→ **STATED GOAL**
Locate the lines where "that" occurs and copy them as they stand.

→ **DATASET SECTION**
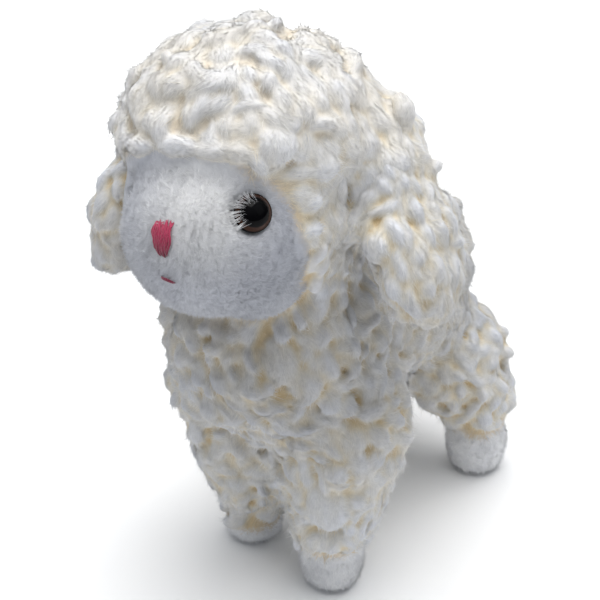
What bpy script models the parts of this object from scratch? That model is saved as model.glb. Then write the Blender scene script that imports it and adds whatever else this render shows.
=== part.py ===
"""Standing plush lamb: a stuffed toy of curly fleece, with a face and feet of short pile.

Run with: blender --background --python part.py

The lamb faces -Y, stands on the floor at Z = 0 and is built in metres. The fleece solids
reach out to the tips of the curls; the face and feet reach to the top of their short pile.
One fleece form is modelled whole and then parted by thin cuts into trunk, neck, head,
legs and tail, so that neighbours meet face to face across a gap of GAP.
"""

import math

import bmesh
import bpy
from mathutils import Matrix, Vector

MM = 0.001
GAP = 0.4 * MM

# Stance: where each sole's middle meets the floor, before the lamb is centred.
FEET = {
    "front_left": Vector((24.5, -47.5, 0)) * MM,
    "front_right": Vector((-16.5, -44.0, 0)) * MM,
    "rear_left": Vector((31.0, 43.5, 0)) * MM,
    "rear_right": Vector((-27.0, 45.5, 0)) * MM,
}
FOOT_RADIUS = 14.0 * MM
FOOT_ANKLE_RADIUS = 13.2 * MM  # where the fleece is sewn on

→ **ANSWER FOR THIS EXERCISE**
What bpy script models the parts of this object from scratch? That model is saved as model.glb. Then write the Blender scene script that imports it and adds whatever else this render shows.
legs and tail, so that neighbours meet face to face across a gap of GAP.